In this work, we systematically evaluate module detection methods on SCP datasets. Our assessment framework integrates (1) internal clustering metrics to evaluate compactness and separation, (2) external validation against known biological annotations, and (3) network-based analyses incorporating protein-protein interaction data to enhance biological interpretability. Our findings reveal notable differences in the biological relevance of the identified modules and offer practical recommendations for selecting and validating module detection approaches for single-cell proteomics. Furthermore, we propose strategies for addressing missing values and batch effects, thereby improving the accuracy and reliability of module detection.
e-OMIX, a new visual interface for analyzing and managing omics data
Molka Anaghim Ftouhi, Loïc Guille, Jérôme Linden, Sébastien Jodogne and Laurent Gatto
The e-OMIX project (https://www.eomix.be) aims to lower the barrier of entry into omics research by providing an interactive platform where users will be able to perform analyses, as well as storing the resulting data and metadata, without the need for advanced coding skills. e-OMIX is developed under AGPL 3 license as an Angular/Java-based web-app, making use of several innovative technologies. Pre-built pipelines are implemented from nf-core, a repository of publicly available workflows, maximizing their reproducibility and ease of use. Result matrices are stored in a database optimized for fast querying of large datasets (TileDB) and can be exported in several objects notably ‘Bioconductor’s SingleCell Expriment (SCE) or other (anndata, or Seurat), while metadata are stored as per-sample individual documents in a document-oriented database (CouchDB). To increase the interoperability of metadata, e-OMIX also offers the possibility to manage and export them using Fast Healthcare Interoperability Resources (FHIR), a widely used standard in healthcare and clinical research. Finally, data visualization is made possible by using the iSEE R/Biocondutor package. As a first use case, we demonstrate the end-to-end execution of single-cell RNA-seq pipeline, starting from metadata and raw files upload, and leading to actionable data, such as annotated cell types, individual gene expression or marker gene identification.

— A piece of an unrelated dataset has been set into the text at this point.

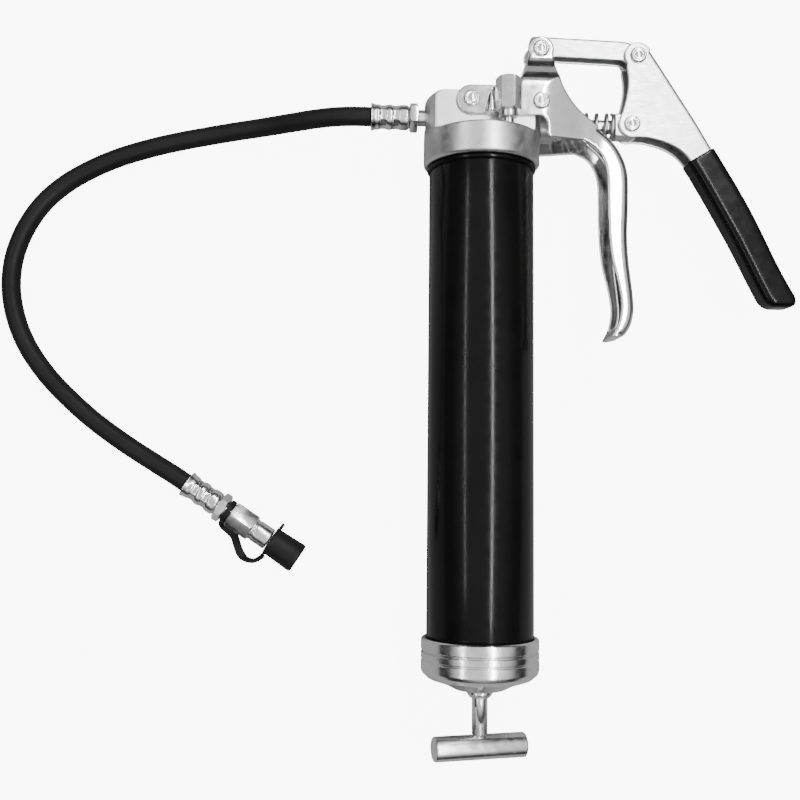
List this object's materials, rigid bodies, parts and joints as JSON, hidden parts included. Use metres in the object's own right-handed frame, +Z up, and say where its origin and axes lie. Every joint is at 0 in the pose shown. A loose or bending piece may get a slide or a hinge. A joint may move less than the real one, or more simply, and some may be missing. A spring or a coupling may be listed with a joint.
{
  "type": "grease gun",
  "caption": "Lever-action pistol-grip grease gun with a cartridge barrel, follower rod and T-handle, and a whip hose ending in a capped coupler.",
  "frame": {"origin": "middle of the gun's box, without the hose, on the bench that the gun lies on", "axes": "+Z up from the bench, +Y along the barrel toward the head, +X across the barrel toward the squeeze lever"},
  "size_m": [0.4363, 0.3902, 0.0636],
  "materials": {
    "cast_metal": "satin die-cast",
    "polished_metal": "polished",
    "satin_steel": "satin plated",
    "zinc_plate": "bright zinc plate",
    "spring_steel": "bright wire",
    "black_paint": "gloss",
    "rubber": "matte",
    "black_vinyl": "semi-gloss dipped vinyl"
  },
  "bodies": {
    "gun": {"head_casting": "cast_metal", "barrel_tube": "black_paint", "barrel_gasket": "rubber", "end_cap": "zinc_plate", "rod_bush": "zinc_plate", "follower_spring": "spring_steel", "fixed_handle": "polished_metal", "link_front_pin": "zinc_plate", "handle_rear_rivet": "zinc_plate", "handle_front_rivet": "zinc_plate", "plunger_spring": "spring_steel", "packing_seal": "rubber", "packing_nut": "satin_steel", "spring_washer": "satin_steel", "bleed_valve": "zinc_plate", "check_spring": "spring_steel", "inlet_ferrule": "zinc_plate", "inlet_fitting": "zinc_plate", "coupler_ferrule": "zinc_plate", "coupler_fitting": "zinc_plate", "coupler_body": "zinc_plate", "coupler_jaws": "satin_steel", "coupler_seal": "rubber", "coupler_spring": "spring_steel", "dust_cap_strap": "rubber", "hose": "rubber"},
    "link_bar": {"link": "satin_steel"},
    "squeeze_lever": {"lever": "satin_steel", "lever_grip": "black_vinyl", "link_rear_pin": "zinc_plate", "plunger_pin": "zinc_plate"},
    "plunger_bar": {"plunger": "satin_steel"},
    "follower": {"follower_cup": "rubber", "follower_plate": "satin_steel", "follower_nut": "satin_steel"},
    "rod_and_handle": {"follower_rod": "zinc_plate", "t_handle": "zinc_plate"},
    "valve_ball": {"check_ball": "satin_steel"},
    "cap_on_coupler": {"dust_cap": "rubber"}
  },
  "joints": [
    {"name": "link_swing", "type": "hinge", "parent": "gun", "child": "link_bar", "pos_m": [-0.0379, 0.18781, 0.0318], "axis": [0, 0, -1], "range_deg": [0, 4.7]},
    {"name": "lever_squeeze", "type": "hinge", "parent": "link_bar", "child": "squeeze_lever", "pos_m": [0.0166, 0.18641, 0.0318], "axis": [0, 0, -1], "range_deg": [0, 19.4], "stiffness_Nm_per_rad": 0.8, "springref_deg": -45.84},
    {"name": "plunger_slide", "type": "slide", "parent": "gun", "child": "plunger_bar", "axis": [-1, 0, 0], "range_m": [0, 0.0162], "deforming": ["plunger_spring"]},
    {"name": "follower_slide", "type": "slide", "parent": "gun", "child": "follower", "axis": [0, -1, 0], "range_m": [0, 0.19], "stiffness_N_per_m": 60, "springref_m": -0.3, "deforming": ["follower_spring"]},
    {"name": "rod_turn", "type": "hinge", "parent": "follower", "child": "rod_and_handle", "pos_m": [-0.0697, -0.18859, 0.0318], "axis": [0, 1, 0], "continuous": true},
    {"name": "ball_lift", "type": "slide", "parent": "gun", "child": "valve_ball", "axis": [-1, 0, 0], "range_m": [0, 0.002], "stiffness_N_per_m": 150, "springref_m": -0.004, "deforming": ["check_spring"]},
    {"name": "dust_cap_pull", "type": "slide", "parent": "gun", "child": "cap_on_coupler", "axis": [0.8339, -0.5519, 0], "range_m": [0, 0.018], "deforming": ["dust_cap_strap"]}
  ],
  "couplings": [
    {"joint": "link_swing", "follows": "lever_squeeze", "ratio": 0.24},
    {"joint": "plunger_slide", "follows": "lever_squeeze", "m_per_rad": 0.0474}
  ]
}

Tools and Strategies for Systematic Benchmarking of R Packages: A Case Study with QFeatures
Léopold Guyot and Laurent Gatto
As bioinformatics continues to evolve, it must keep pace with experimental techniques that generate increasingly large volumes of data. In this context, optimizing the performance of code and packages that handle these data becomes essential. This work presents the optimization efforts carried out on the QFeatures R/Bioconductor package, which is used for the analysis of quantitative proteomics data. We also highlight a set of tools and methods that are valuable for performance optimization, with a particular focus on VerR, an R package designed to create isolated and reproducible environments. These environments allow for the installation of specific package versions, enabling systematic benchmarking to assess the performance impact of different versions. As a result of these optimization efforts, we observed a 90% reduction in the runtime of a classical single-cell proteomics (scp) workflow and a 50% decrease in memory usage, demonstrating the significant impact of targeted optimizations.